The mill buildings that had housed textile looms were converted to electronics assembly facilities. The workforce that had operated complex textile machinery proved capable of operating equally complex electronic manufacturing equipment. The transportation infrastructure that had moved cotton and finished textiles could move electronic components and finished computers.
Lowell's transformation was not the result of visionary planning or exceptional leadership. It succeeded because local entrepreneurs recognized that the city's industrial assets were transferable to emerging technologies. The adaptation occurred through hundreds of small decisions by individual business owners rather than comprehensive economic development strategies.
The Mining Towns That Wouldn't Die
Western mining towns provide perhaps the most dramatic examples of predicted municipal death followed by unexpected survival. When mineral deposits were exhausted or became unprofitable to extract, entire communities were expected to disappear. The historical record shows that geography and timing determined which mining towns survived the transition to post-extractive economies.

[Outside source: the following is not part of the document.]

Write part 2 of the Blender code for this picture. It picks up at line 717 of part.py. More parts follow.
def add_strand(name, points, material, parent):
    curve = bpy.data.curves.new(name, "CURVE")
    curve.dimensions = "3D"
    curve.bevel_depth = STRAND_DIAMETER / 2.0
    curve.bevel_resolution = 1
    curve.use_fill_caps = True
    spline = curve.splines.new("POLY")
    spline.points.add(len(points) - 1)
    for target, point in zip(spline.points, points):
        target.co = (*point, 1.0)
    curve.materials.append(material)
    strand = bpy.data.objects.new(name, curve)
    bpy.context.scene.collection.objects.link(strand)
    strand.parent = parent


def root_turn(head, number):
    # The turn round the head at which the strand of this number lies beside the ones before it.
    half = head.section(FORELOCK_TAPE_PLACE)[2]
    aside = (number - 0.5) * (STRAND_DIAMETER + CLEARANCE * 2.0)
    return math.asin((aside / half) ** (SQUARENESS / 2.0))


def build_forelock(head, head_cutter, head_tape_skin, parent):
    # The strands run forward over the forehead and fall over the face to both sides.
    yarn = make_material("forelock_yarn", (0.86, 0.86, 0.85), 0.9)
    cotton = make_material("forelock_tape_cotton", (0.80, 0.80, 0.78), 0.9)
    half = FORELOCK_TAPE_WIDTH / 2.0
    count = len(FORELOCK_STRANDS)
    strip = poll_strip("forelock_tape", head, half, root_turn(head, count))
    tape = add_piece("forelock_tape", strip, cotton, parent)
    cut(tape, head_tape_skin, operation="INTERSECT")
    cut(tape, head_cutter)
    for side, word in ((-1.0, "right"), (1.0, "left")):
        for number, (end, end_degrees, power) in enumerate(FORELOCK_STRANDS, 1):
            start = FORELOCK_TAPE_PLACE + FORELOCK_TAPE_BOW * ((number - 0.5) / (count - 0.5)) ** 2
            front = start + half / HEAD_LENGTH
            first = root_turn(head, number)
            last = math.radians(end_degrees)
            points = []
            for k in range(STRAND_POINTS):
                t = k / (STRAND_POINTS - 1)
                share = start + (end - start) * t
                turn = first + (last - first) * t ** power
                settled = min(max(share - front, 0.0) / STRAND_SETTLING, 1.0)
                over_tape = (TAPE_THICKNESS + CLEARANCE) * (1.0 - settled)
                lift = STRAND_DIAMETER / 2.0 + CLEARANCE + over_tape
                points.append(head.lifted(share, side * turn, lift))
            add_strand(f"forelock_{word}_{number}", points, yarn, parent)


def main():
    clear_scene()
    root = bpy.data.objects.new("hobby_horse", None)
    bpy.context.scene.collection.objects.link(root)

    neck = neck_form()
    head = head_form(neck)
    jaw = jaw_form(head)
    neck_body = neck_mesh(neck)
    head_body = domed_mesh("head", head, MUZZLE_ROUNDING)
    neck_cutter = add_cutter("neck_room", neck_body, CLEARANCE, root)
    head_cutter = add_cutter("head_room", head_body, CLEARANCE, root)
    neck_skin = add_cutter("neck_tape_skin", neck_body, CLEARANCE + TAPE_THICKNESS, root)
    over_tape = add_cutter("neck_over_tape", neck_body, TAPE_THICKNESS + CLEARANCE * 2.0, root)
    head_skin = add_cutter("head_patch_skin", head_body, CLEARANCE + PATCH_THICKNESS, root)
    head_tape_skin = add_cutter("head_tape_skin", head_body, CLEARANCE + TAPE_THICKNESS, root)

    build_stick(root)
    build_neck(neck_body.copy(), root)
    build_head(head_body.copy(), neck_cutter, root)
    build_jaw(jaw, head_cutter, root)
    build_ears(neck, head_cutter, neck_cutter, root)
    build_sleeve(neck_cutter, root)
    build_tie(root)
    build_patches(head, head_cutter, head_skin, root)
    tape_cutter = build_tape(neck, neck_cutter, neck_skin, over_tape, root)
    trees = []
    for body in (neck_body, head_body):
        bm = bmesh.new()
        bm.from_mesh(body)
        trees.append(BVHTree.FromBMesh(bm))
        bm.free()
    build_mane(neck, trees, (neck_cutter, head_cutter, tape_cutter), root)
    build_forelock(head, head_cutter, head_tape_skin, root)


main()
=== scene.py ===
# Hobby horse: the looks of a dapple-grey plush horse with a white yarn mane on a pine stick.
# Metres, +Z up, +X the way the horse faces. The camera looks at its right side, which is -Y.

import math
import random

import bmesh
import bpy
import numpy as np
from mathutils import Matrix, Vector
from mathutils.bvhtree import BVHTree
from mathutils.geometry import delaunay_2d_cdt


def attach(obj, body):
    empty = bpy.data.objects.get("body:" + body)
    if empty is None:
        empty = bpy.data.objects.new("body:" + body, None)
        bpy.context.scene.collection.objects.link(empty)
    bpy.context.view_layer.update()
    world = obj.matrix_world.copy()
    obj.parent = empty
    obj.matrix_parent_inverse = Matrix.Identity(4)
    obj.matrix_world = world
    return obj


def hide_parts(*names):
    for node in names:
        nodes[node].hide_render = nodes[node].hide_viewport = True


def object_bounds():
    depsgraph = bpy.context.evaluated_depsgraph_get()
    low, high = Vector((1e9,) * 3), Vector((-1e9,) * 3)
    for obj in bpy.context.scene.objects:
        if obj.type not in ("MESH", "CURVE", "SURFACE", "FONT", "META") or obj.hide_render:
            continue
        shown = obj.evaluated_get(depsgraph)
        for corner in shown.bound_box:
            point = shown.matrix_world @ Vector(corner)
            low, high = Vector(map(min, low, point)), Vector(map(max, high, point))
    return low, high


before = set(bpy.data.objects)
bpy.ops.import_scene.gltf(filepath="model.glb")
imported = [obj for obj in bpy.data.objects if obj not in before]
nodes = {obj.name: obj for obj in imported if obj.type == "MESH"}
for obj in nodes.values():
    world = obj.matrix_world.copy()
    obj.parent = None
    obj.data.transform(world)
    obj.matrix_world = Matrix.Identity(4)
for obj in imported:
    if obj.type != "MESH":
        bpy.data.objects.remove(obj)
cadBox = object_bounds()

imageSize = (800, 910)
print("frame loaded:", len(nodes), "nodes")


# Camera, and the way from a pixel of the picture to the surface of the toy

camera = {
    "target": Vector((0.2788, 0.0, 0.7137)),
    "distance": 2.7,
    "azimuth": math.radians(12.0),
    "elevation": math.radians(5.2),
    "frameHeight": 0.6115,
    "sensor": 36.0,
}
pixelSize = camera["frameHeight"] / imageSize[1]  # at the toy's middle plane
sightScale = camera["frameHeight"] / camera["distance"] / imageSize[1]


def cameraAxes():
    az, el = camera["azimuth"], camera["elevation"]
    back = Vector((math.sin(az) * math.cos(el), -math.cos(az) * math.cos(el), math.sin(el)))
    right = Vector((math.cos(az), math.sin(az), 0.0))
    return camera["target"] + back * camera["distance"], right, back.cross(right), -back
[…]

Aspen, Colorado, transformed from a played-out silver mining town into a resort destination because it possessed two crucial assets: spectacular natural scenery and transportation infrastructure that could be repurposed for recreational rather than industrial use. The narrow-gauge railroad that had carried silver ore down the mountain could carry tourists up the mountain. The mining camps that had housed seasonal workers could be converted to seasonal vacation accommodations.
Aspen's transformation occurred during the 1940s and 1950s, when rising American prosperity was creating demand for recreational destinations that had not existed during the town's original mining boom. The timing was as important as the geography: Aspen adapted to post-mining economics precisely when broader economic conditions were creating markets for its alternative assets.
The Pattern That Persists
Analysis of municipal survival across different eras and industries reveals a consistent pattern. Communities that successfully navigate economic transitions possess three characteristics: diversified social infrastructure that can function independently of the primary industry, transferable assets that prove valuable to emerging economic activities, and timing that aligns local adaptation with broader economic trends.
These variables remain largely invisible to contemporary observers because they develop gradually over decades and become apparent only in retrospect. Journalists and economists focus on obvious factors—job losses, population decline, industrial closures—while overlooking the less visible social and institutional assets that determine long-term survival.
The lesson from two centuries of American municipal evolution is not that all communities can survive economic transitions, but that the variables determining survival have remained remarkably consistent. Communities that understand these historical patterns can position themselves to benefit from forces that extend beyond any single industry or economic cycle.
The experts keep getting the prognosis wrong for the same reason every time: they analyze communities as economic units rather than social ecosystems. The mathematics of municipal survival operate according to principles that transcend any particular industry or economic era.